Start of Collected data

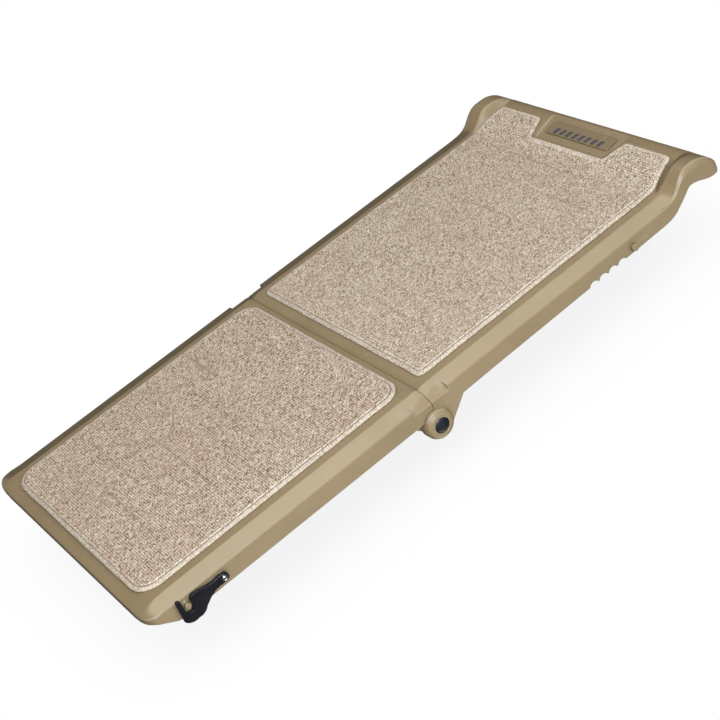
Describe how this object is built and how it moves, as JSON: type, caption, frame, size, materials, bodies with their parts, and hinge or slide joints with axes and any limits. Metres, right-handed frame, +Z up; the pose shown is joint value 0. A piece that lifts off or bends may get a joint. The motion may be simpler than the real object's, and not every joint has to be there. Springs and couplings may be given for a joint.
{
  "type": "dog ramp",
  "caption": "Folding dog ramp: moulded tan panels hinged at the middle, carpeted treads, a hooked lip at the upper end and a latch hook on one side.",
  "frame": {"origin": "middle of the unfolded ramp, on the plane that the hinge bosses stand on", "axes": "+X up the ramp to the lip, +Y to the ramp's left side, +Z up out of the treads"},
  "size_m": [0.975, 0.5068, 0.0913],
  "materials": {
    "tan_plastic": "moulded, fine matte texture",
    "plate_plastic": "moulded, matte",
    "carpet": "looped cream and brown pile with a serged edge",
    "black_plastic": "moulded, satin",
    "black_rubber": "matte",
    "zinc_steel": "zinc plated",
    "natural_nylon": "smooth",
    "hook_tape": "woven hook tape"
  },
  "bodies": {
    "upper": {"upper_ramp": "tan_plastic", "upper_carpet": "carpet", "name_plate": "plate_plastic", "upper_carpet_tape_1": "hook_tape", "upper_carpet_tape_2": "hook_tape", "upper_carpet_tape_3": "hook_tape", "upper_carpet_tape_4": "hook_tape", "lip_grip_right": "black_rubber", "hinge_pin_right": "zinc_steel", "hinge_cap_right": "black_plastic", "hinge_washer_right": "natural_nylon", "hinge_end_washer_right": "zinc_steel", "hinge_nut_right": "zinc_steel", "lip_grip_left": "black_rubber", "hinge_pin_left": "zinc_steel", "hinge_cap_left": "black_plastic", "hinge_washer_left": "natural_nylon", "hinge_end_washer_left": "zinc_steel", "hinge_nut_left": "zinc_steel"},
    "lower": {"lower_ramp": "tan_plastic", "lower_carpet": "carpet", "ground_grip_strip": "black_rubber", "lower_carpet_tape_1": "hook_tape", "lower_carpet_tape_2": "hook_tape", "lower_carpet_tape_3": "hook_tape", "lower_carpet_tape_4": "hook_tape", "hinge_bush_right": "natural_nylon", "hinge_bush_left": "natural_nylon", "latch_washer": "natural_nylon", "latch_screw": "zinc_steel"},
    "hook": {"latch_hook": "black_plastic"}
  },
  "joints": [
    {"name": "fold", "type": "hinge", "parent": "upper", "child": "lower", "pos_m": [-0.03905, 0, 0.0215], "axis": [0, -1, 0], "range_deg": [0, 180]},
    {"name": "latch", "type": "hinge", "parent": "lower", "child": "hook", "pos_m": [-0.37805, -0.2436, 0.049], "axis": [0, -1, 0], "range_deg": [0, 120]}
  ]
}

End of Collected data

### Set exercise
Return only the number of lines in the data above that include the word "joints".

### Task result
2